Delving into themes of cultural identity and a reinterpretation of contemporary fashion, Cut from the Same Cloth seeks to bridge the gap between two distinct strands of the artist's practice, both conceptually and physically. It features a selection of new large-scale works on canvas, exemplary of Lagunju's ongoing Gelede series, alongside smaller, conceptually different works rendered in the same oil paints on the same material surface.
Applying pigment with a pallet knife onto canvas offcuts, Lagunju's series is literally 'cut from the same cloth' as his larger works. Exhibited together, each illuminates aspects of itself in the other. It's all part of a continuing exploration of dual cultures, the artist explains.
"In 2014, after my exhibition 'African Diaspora Artist and Transnational Visuality' in Virginia, I decided to engage with images of men and women that appear in pop culture and high-end glossy magazines to further my artistic practice," says Wole. "In the exhibition catalogue, I reiterated how the configurations derived from combining these images with Gelede masks and costumes might best be left to the imagination. And fast-forward to 2022, it seems that the reinterpretation of contemporary fashion is all the rage in contemporary African art; not surprising, perhaps."

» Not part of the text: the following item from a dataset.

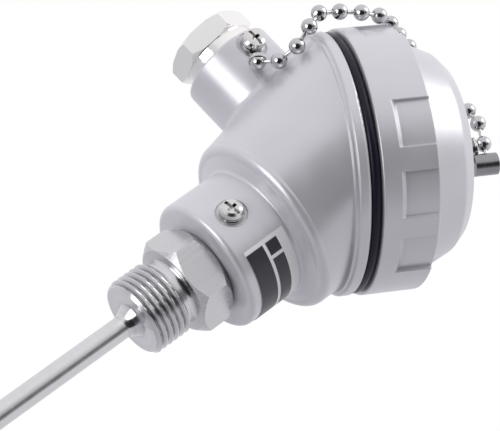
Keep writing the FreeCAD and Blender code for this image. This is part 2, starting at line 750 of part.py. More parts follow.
def make_gland_inside():
    """Washers and rubber seal that the gland screw presses together inside the entry."""
    fit = D["running_gap"]
    ring = D["entry_bore"] - fit
    hole = D["gland_bore"] + fit
    thickness = D["washer_thickness"]
    floor = D["entry_reach"] - D["entry_bore_depth"]
    back = outward(make_tube("gland_back_washer", hole, ring, thickness), floor)
    seal_length = D["entry_bore_depth"] - D["gland_spigot_length"] - thickness * 2 - PIN_POINT * 5
    seal = outward(make_tube("gland_seal", D["gland_bore"], ring, seal_length), floor + thickness)
    front = outward(
        make_tube("gland_thrust_washer", hole, ring, thickness),
        D["entry_reach"] - D["gland_spigot_length"] - thickness)
    return back, seal, front


def screw_body(label, head_radius, head_height, shank_radius, shank_length, slot_width, slot_depth):
    """Pan-head screw with a slot and a short cross slot; its head stands on the plane z = 0."""
    body = new_body(label)
    revolve(body, [
        (0, -shank_length),
        (shank_radius - 0.3, -shank_length),
        (shank_radius, -(shank_length - 0.3)),
        (shank_radius, 0),
        (head_radius, 0),
        (head_radius, head_height * 0.5),
        (head_radius * 0.86, head_height * 0.82),
        (head_radius * 0.6, head_height * 0.96),
        (0, head_height),
    ])
    half = slot_width * 0.5
    long_arm = head_radius * 0.78
    short_arm = head_radius * 0.45

    def draw(sketch):
        polygon(sketch, [
            (long_arm, -half), (long_arm, half), (half, half), (half, short_arm),
            (-half, short_arm), (-half, half), (-long_arm, half), (-long_arm, -half),
            (-half, -half), (-half, -short_arm), (half, -short_arm), (half, -half)])
    cut_upwards(body, draw, head_height - slot_depth, slot_depth + 1)
    return body


def outside_screw(label, length):
    return screw_body(
        label, D["screw_head_radius"], D["screw_head_height"], D["screw_shank_radius"], length,
        D["slot_width"], D["slot_depth"])


def inside_screw(label, length):
    return screw_body(
        label, D["inner_head_radius"], D["inner_head_height"], D["inner_shank_radius"], length,
        D["slot_width"] * 0.8, D["slot_depth"] * 0.8)


def spring_washer(label):
    """Split spring washer: a square-section ring with one cut."""
    body = new_body(label)
    inner = D["screw_shank_radius"] + 0.1
    outer = D["screw_head_radius"] + 0.15
    revolve(body, [
        (inner, 0), (outer, 0), (outer, D["spring_washer"]), (inner, D["spring_washer"])], angle=352, turn=40)
    return body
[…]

The aim of Cut From the Same Cloth, then, is to question existing canons of race, reimagine heritage and respond to global influences. "In my juxtaposition of traditional Yoruba iconography with Western Euro-American culture, I hope to instigate new conversations about stereotypes of racial superiority while fostering intercultural understanding," says Wole.
That said, his work is more about posing questions than providing neat answers. "I will not interject in the resulting conversations or proffer solutions to existing issues relating to cultural relationships or diplomacy when interpreting them," he clarifies.

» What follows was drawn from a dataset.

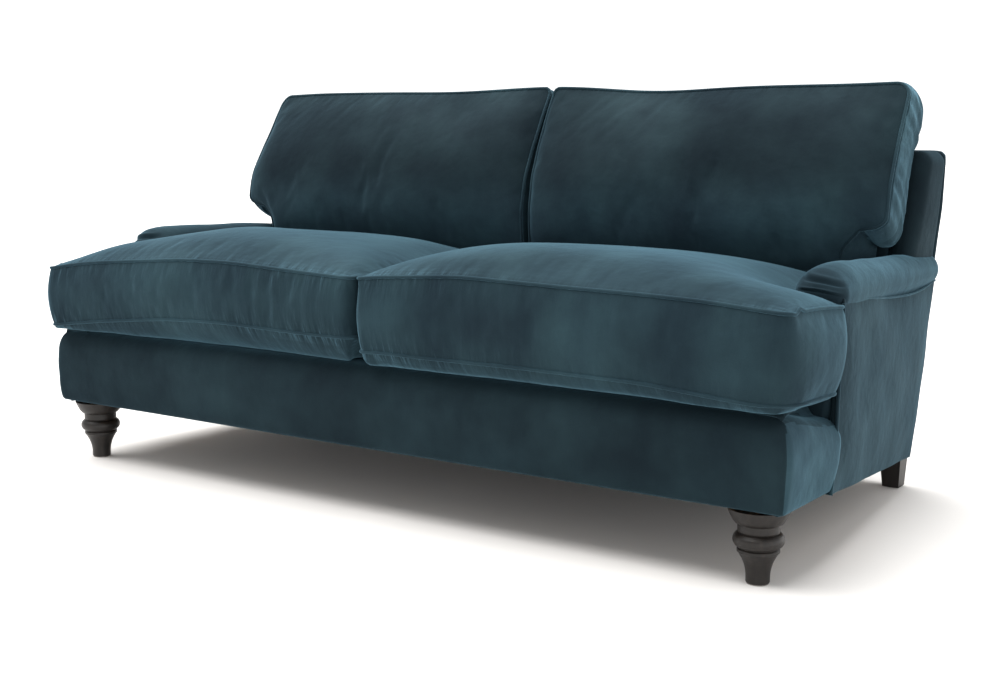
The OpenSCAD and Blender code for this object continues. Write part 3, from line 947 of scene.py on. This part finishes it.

Wole adds: "I am returning to my African roots to search for narratives and share knowledge that will hopefully transcend cultural boundaries and resonate with individual viewers as we all investigate and critique both personal and cultural relationships to issues of power, gender and identity."
Wole Lagunju: Cut From the Same Cloth is open to the public until 28 September at Ed Cross, 19 Garrett Street, London.